Sorption of copper by chemically modified aspen wood fibers

Sorption of copper (Cu2+) by untreated and treated (bleaching and hydrolysis) aspen wood fibers, cellulose and lignin was examined to understand the Cu2+ sorption behavior by these natural sorbents. All sorbents were characterized by solid-state 13C NMR and FTIR. Bleaching broke up aromatic structures and increased hydrophilicity of the fibers, whereas hydrolysis decreased carbohydrate content, producing a more hydrophobic structure. Copper sorption was a function of pH; the percentage of Cu2+ sorption steadily increased from pH 1.5 to 4.5 with a maximum sorption amount at around pH 5.5 for all the materials.

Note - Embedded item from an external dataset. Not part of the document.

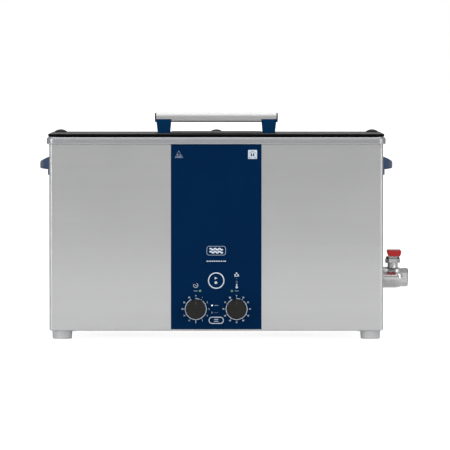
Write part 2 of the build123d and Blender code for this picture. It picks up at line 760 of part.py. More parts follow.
with BuildPart() as start_key:
    with BuildSketch(front_plane(KEY_BACK)):
        with Locations((0, START_Z)):
            Circle(START_R)
    extrude(amount=KEY_BACK - KEY_FACE)
    fillet(start_key.faces().sort_by(Axis.Y)[0].edges(), 0.4)
    with BuildSketch(front_plane(KEY_BACK + 1.2)):
        with Locations((0, START_Z)):
            Circle(START_R + 1.8)
    extrude(amount=1.2)
    with BuildSketch(front_plane(KEY_STEM_END)):
        with Locations((0, START_Z)):
            Circle(3)
    extrude(amount=KEY_STEM_END - KEY_BACK - 1.2)
finish(start_key, "start_key")

with BuildPart() as mode_key:
    with BuildSketch(front_plane(KEY_BACK)):
        with Locations((0, MODE_Z)):
            RectangleRounded(MODE_W, MODE_H, MODE_H / 2 - 0.3)
    extrude(amount=KEY_BACK - KEY_FACE)
    fillet(mode_key.faces().sort_by(Axis.Y)[0].edges(), 0.4)
    with BuildSketch(front_plane(KEY_BACK + 1.2)):
        with Locations((0, MODE_Z)):
            RectangleRounded(MODE_W + 3, MODE_H + 3, MODE_H / 2)
    extrude(amount=1.2)
    with BuildSketch(front_plane(KEY_STEM_END)):
        with Locations((0, MODE_Z)):
            Circle(3)
    extrude(amount=KEY_STEM_END - KEY_BACK - 1.2)
finish(mode_key, "mode_key")

# ---------------------------------------------------------------- generator electronics

BOARD_Z = 24.0
BOARD_TOP = BOARD_Z + 1.6
CONTROL_PILLARS = [(x, z) for x in (-57, 57) for z in (24, 106)]
BOARD_PILLARS = [(x, y) for x in (-228, -32) for y in (6, 120)]

with BuildPart() as generator_board:
    with BuildSketch(Plane.XY.offset(BOARD_Z)):
        with Locations((-130, 63)):
            Rectangle(210, 130)
    extrude(amount=1.6)
    # Chokes, relays and terminal blocks soldered on.
    with Locations((-100, 15, BOARD_TOP + 8), (-140, 15, BOARD_TOP + 8)):
        Box(28, 20, 16)
    with Locations((-50, 112, BOARD_TOP + 6), (-80, 112, BOARD_TOP + 6)):
        Box(24, 12, 12)
finish(generator_board, "generator_board")

with BuildPart() as heat_sink:
    with BuildSketch(Plane.XZ.offset(-118)):
        with Locations((-198, BOARD_TOP + 20)):
            Rectangle(4, 40)
        for step in range(7):
            with Locations((-214, BOARD_TOP + 2 + 6 * step)):
                Rectangle(30, 2)
    extrude(amount=110)
finish(heat_sink, "heat_sink")

with BuildPart() as power_transistors:
    with Locations(*[(-193.6, y, BOARD_TOP + 14) for y in (25, 50, 75, 100)]):
        Box(4.8, 15, 20)
finish(power_transistors, "power_transistors")

with BuildPart() as output_transformer:
    with Locations((-90, 63, BOARD_TOP + 15)):
        Box(40, 14, 30)
    with Locations((-90, 63, BOARD_TOP + 15)):
        Box(24, 36, 20)
finish(output_transformer, "output_transformer")

with BuildPart() as capacitors:
    with BuildSketch(Plane.XY.offset(BOARD_TOP)):
        with Locations((-50, 20), (-50, 44), (-50, 68), (-178, 15), (-176, 108)):
            Circle(8)
    extrude(amount=22)
finish(capacitors, "capacitors")

with BuildPart() as board_pillars:
    with BuildSketch(Plane.XY.offset(BASE_TOP)):
        with Locations(*BOARD_PILLARS):
            RegularPolygon(3.4, 6)
    extrude(amount=BOARD_Z - BASE_TOP)
    with BuildSketch(front_plane(CONTROL_FACE)):
        with Locations(*CONTROL_PILLARS):
            RegularPolygon(3.4, 6)
    extrude(amount=CONTROL_FACE - FRONT_IN)
finish(board_pillars, "board_pillars")

# ---------------------------------------------------------------- rear: fan and mains inlet

FAN_T = 25.0
FAN_FRONT = PANEL_IN - FAN_T

with BuildPart() as fan_frame:
    with BuildSketch(front_plane(PANEL_IN)):
        with Locations((FAN_X, FAN_Z)):
            RectangleRounded(FAN_SIZE, FAN_SIZE, 4)
            Circle(28.4, mode=Mode.SUBTRACT)
        with Locations(*FAN_SCREWS):
            Circle(SCREW_R + 0.1, mode=Mode.SUBTRACT)
    extrude(amount=FAN_T)
    # Motor mount and its three struts, on the inner side.
    with BuildSketch(front_plane(FAN_FRONT + 2.5)):
        with Locations((FAN_X, FAN_Z)):
            Circle(14)
            with PolarLocations(21, 3, start_angle=90):
                Rectangle(16, 4)
            Circle(2 + SHAFT_GAP, mode=Mode.SUBTRACT)
    extrude(amount=2.5)
finish(fan_frame, "fan_frame")

with BuildPart() as fan_rotor:
    with BuildSketch(front_plane(PANEL_IN - 2)):
        with Locations((FAN_X, FAN_Z)):
            Circle(14.5)
    extrude(amount=18)
    fillet(fan_rotor.faces().sort_by(Axis.Y)[-1].edges(), 1.5)
    with BuildSketch(front_plane(PANEL_IN - 20)):
        with Locations((FAN_X, FAN_Z)):
            Circle(2)
    extrude(amount=4.6)
    for step in range(7):
        with Locations(Location((FAN_X, PANEL_IN - 11, FAN_Z), (0, 360 / 7 * step, 0))):
            with Locations((20.2, 0, 0)):
                Box(13.6, 1.4, 15, rotation=(42, 0, 0))
finish(fan_rotor, "fan_rotor")

with BuildPart() as fan_guard:
    with BuildSketch(front_plane(PANEL_BACK + GUARD_T)):
        with Locations((FAN_X, FAN_Z)):
            for ring in (8.0, 15.0, 22.0, 29.0):
                Circle(ring + 0.8)
                Circle(ring - 0.8, mode=Mode.SUBTRACT)
            with PolarLocations(20, 4, start_angle=45):
                Rectangle(26, 1.8)
        with Locations(*FAN_SCREWS):
            Circle(4.6)
            Circle(SCREW_R + 0.1, mode=Mode.SUBTRACT)
    extrude(amount=GUARD_T)
finish(fan_guard, "fan_guard")

with BuildPart() as mains_inlet:
    with BuildSketch(front_plane(PANEL_BACK + INLET_T)):
        with Locations((INLET_X, 60.5)):
            RectangleRounded(50, 54, 3)
        with Locations(*INLET_SCREWS):
            Circle(SCREW_R + 0.1, mode=Mode.SUBTRACT)
    extrude(amount=INLET_T)
    with BuildSketch(front_plane(PANEL_BACK)):
        with Locations((INLET_X, 60.5)):
            Rectangle(27, 47)
    extrude(amount=24)
    # Socket cavity with its two cut corners.
    with BuildSketch(front_plane(PANEL_BACK + INLET_T)):
        with Locations((INLET_X, SOCKET_Z)):
            Rectangle(24, 16.4)
        with Locations((INLET_X - 12, SOCKET_Z + 8.2), (INLET_X + 12, SOCKET_Z + 8.2)):
            Rectangle(4.6, 4.6, rotation=45, mode=Mode.SUBTRACT)
    extrude(amount=21, mode=Mode.SUBTRACT)
    with BuildSketch(front_plane(PANEL_BACK - 4)):
        with Locations((INLET_X, SOCKET_Z + 2), (INLET_X - 7, SOCKET_Z - 2), (INLET_X + 7, SOCKET_Z - 2)):
            Rectangle(2, 4)
    extrude(amount=15)
    # Fuse drawer slot.
    with BuildSketch(front_plane(PANEL_BACK + INLET_T)):
        with Locations((INLET_X, DRAWER_Z)):
            Rectangle(23, 11)
    extrude(amount=22, mode=Mode.SUBTRACT)
finish(mains_inlet, "mains_inlet")

DRAWER_BACK = PANEL_BACK + 3.4
DRAWER_IN = PANEL_BACK - 17

with BuildPart() as fuse_drawer:
    with BuildSketch(front_plane(DRAWER_BACK)):
        with Locations((INLET_X, DRAWER_Z)):
            RectangleRounded(22.2, 10.2, 0.8)
    extrude(amount=DRAWER_BACK - DRAWER_IN)
    # Fuse trough, open at the top, and the notch for a fingernail.
    with Locations((INLET_X, (DRAWER_IN + 1.5 + PANEL_BACK - 2) / 2, DRAWER_Z + 1.6)):
        Box(20.6, PANEL_BACK - 2 - DRAWER_IN - 1.5, 7.0, mode=Mode.SUBTRACT)
    with Locations((INLET_X, DRAWER_BACK, DRAWER_Z)):
        Box(9, 2.4, 3.4, mode=Mode.SUBTRACT)
finish(fuse_drawer, "fuse_drawer")

with BuildPart() as fuses:
    with BuildSketch(side_plane(INLET_X - 10)):
        with Locations((DRAWER_IN + 4.6, DRAWER_Z + 0.7), (DRAWER_IN + 10.6, DRAWER_Z + 0.7)):
            Circle(2.6)
    extrude(amount=20)
finish(fuses, "fuses")

# ---------------------------------------------------------------- lid

BUMPER_Y = 72.0
BUMPER_R = 10.0
BUMPER_H = 4.8
BUMPER_WALL = 1.4
BUMPER_BALL = (BUMPER_R**2 + (BUMPER_H - BUMPER_WALL) ** 2) / (2 * (BUMPER_H - BUMPER_WALL))
BUMPER_SPOTS = [(-251.5, BUMPER_Y), (0.0, BUMPER_Y), (251.5, BUMPER_Y)]
POST_W = 24.6
POST_D = 22.0
POST_TOP = 346.4

with BuildPart() as lid_panel:
    with BuildSketch(Plane.XY.offset(LID_LOW)):
        RectangleRounded(LID_W, LID_D, LID_R)
    extrude(amount=LID_TOP - LID_LOW)
    fillet(lid_panel.faces().sort_by(Axis.Z)[-1].edges(), 0.9)
    # Raised field between the posts.
    with BuildSketch(Plane.XY.offset(LID_TOP - 1)):
        with Locations((0, 10)):
            RectangleRounded(FIELD_W, 250, 18)
    extrude(amount=FIELD_H + 1)
    fillet(lid_panel.faces().sort_by(Axis.Z)[-1].edges(), 1.1)
    with BuildSketch(Plane.XY.offset(LID_TOP)):
        with Locations((0, BUMPER_Y)):
            Circle(BUMPER_R + 1.4)
    extrude(amount=FIELD_H, mode=Mode.SUBTRACT)
    # Hollow underside with a locating rib that drops into the tank.
    with BuildSketch(Plane.XY.offset(LID_LOW)):
        RectangleRounded(494, 289, 35)
    extrude(amount=1.6, mode=Mode.SUBTRACT)
    with BuildSketch(Plane.XY.offset(RIM_TOP - 8)):
        RectangleRounded(500, 295, 38)
        RectangleRounded(494, 289, 35, mode=Mode.SUBTRACT)
    extrude(amount=LID_LOW - RIM_TOP + 8)
    with BuildSketch(Plane.XY.offset(LID_LOW - 1)):
        with Locations((-POST_X, 0), (POST_X, 0)):
            Circle(2.6)
    extrude(amount=8, mode=Mode.SUBTRACT)
finish(lid_panel, "lid_panel")

BAR_WALL = 1.5
BAR_TOP_R = 5.6
BAR_LOW_R = 2.4


def bar_section(x, inset=0.0):
    """Section of the handle bar at an X: flat front and back, full round shoulders above."""
    half = BAR_R - inset
    with BuildSketch(side_plane(x)) as section:
        with Locations((0, BAR_Z)):
            Rectangle(2 * half, 2 * half)
        fillet(section.vertices().sort_by(Axis.Y)[-2:], BAR_TOP_R - inset)
        fillet(section.vertices().sort_by(Axis.Y)[:2], BAR_LOW_R - inset)
    return section.sketch


with BuildPart() as handle_posts:
    for side in (-1, 1):
        with BuildSketch(Plane.XY.offset(LID_TOP)):
            with Locations((side * (POST_X - 0.4), 0)):
                RectangleRounded(POST_W - 4.4, POST_D - 2, 4)
        with BuildSketch(Plane.XY.offset(POST_TOP)):
            with Locations((side * POST_X, 0)):
                RectangleRounded(POST_W, POST_D, 4)
        loft()
    extrude(bar_section(-120), amount=240, mode=Mode.SUBTRACT)
    with BuildSketch(Plane.XY.offset(LID_TOP)):
        with Locations((-POST_X, 0), (POST_X, 0)):
            Circle(2.4)
    extrude(amount=20, mode=Mode.SUBTRACT)
finish(handle_posts, "handle_posts")

with BuildPart() as handle_bar:
    extrude(bar_section(-BAR_L / 2), amount=BAR_L)
    extrude(bar_section(-BAR_L / 2, BAR_WALL), amount=BAR_L, mode=Mode.SUBTRACT)
    with BuildSketch(Plane.XY.offset(BAR_Z - BAR_R - 1)):
        with Locations((-POST_X, 0), (POST_X, 0)):
            Circle(2.4)
    extrude(amount=4, mode=Mode.SUBTRACT)
finish(handle_bar, "handle_bar")

with BuildPart() as handle_plugs:
    for side in (-1, 1):
        extrude(bar_section(side * BAR_L / 2), amount=side * 2.2)
        extrude(bar_section(side * (BAR_L / 2 - 4), BAR_WALL), amount=side * 4)
    tips = handle_plugs.faces().sort_by(Axis.X)
    fillet([*tips[0].edges(), *tips[-1].edges()], 1.6)
finish(handle_plugs, "handle_plugs")

with BuildPart() as lid_bumpers:
    with BuildSketch(Plane.XY.offset(LID_TOP)):
        with Locations(*BUMPER_SPOTS):
            Circle(BUMPER_R)
    extrude(amount=BUMPER_H)
    with BuildPart(mode=Mode.INTERSECT):
        with Locations(*[(x, y, LID_TOP + BUMPER_H - BUMPER_BALL) for x, y in BUMPER_SPOTS]):
            Sphere(BUMPER_BALL)
finish(lid_bumpers, "lid_bumpers")

with BuildPart() as lid_screws:
    with BuildSketch(Plane.XY.offset(LID_LOW)):
        with Locations((-POST_X, 0), (POST_X, 0)):
            Circle(4.6)
    extrude(amount=1.6)
    with BuildSketch(Plane.XY.offset(LID_LOW + 1.6)):
        with Locations((-POST_X, 0), (POST_X, 0)):
            Circle(2.4)
    extrude(amount=BAR_Z - BAR_R + 1 - LID_LOW - 1.6)
finish(lid_screws, "lid_screws")
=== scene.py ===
"""Looks for a bench-top ultrasonic cleaner: finishes, printed films, small fittings, studio and camera.

Lengths are millimetres until a mesh is made. +Z is up, the front faces -Y, the drain is on the +X end.
"""
import json
import math

import bmesh
import bpy
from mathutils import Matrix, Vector


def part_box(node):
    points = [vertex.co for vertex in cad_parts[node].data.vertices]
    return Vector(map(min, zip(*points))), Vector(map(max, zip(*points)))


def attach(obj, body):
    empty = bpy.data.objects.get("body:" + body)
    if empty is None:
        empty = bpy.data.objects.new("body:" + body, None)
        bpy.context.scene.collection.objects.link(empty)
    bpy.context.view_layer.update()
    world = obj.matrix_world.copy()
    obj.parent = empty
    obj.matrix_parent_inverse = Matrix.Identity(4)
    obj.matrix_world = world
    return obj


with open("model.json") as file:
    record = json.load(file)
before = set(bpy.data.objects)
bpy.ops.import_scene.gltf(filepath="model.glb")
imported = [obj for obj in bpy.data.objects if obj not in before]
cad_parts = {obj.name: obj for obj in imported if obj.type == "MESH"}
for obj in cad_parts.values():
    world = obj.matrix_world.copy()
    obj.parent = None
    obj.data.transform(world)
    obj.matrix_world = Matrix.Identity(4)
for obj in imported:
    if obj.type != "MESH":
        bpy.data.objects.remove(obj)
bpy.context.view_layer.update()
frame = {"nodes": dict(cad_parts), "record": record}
nodes = frame["nodes"]
scene = bpy.context.scene

MM = 0.001


# ---------------------------------------------------------------- places read from the frame

def low(node):
    """Lowest corner of a CAD node, in millimetres."""
    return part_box(node)[0] / MM


def high(node):
    """Highest corner of a CAD node, in millimetres."""
    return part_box(node)[1] / MM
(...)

All isotherms fitted well to the Langmuir equation. Bleached sample (BL) had a highest sorption capacity, followed by untreated (UTR), cellulose (CEL), and hydrolyzed (HHY), while lignin (LIG) had little Cu2+ sorption under the studied conditions. The results suggested that carboxyl (–COOH) and hydroxyl (–CHOH) in carbohydrates are mainly responsible for Cu2+ sorption, and that ion exchange may be a main sorption mechanism for the studied sorbents. Additionally, the sorption capacity for Cu2+ on all sorbents decreased with the increase of the initial concentrations of Ca2+, Na+ or Al3+. Copper sorption decreased rapidly at low initial concentrations of Ca2+, Na+ or Al3+. However, the decline of Cu2+ sorption slowed down when initial Na+ and Ca2+ concentration was higher than 0.05 M or initial Al3+ concentration was greater than 0.005 M, indicating that specific adsorption may be taking place. Therefore, the majority of sorbed Cu2+ to aspen wood fibers could be through ion exchange (especially, for UTR, BL and CEL), while a faction of sorbed Cu2+ via inner-sphere complex (or specific adsorption).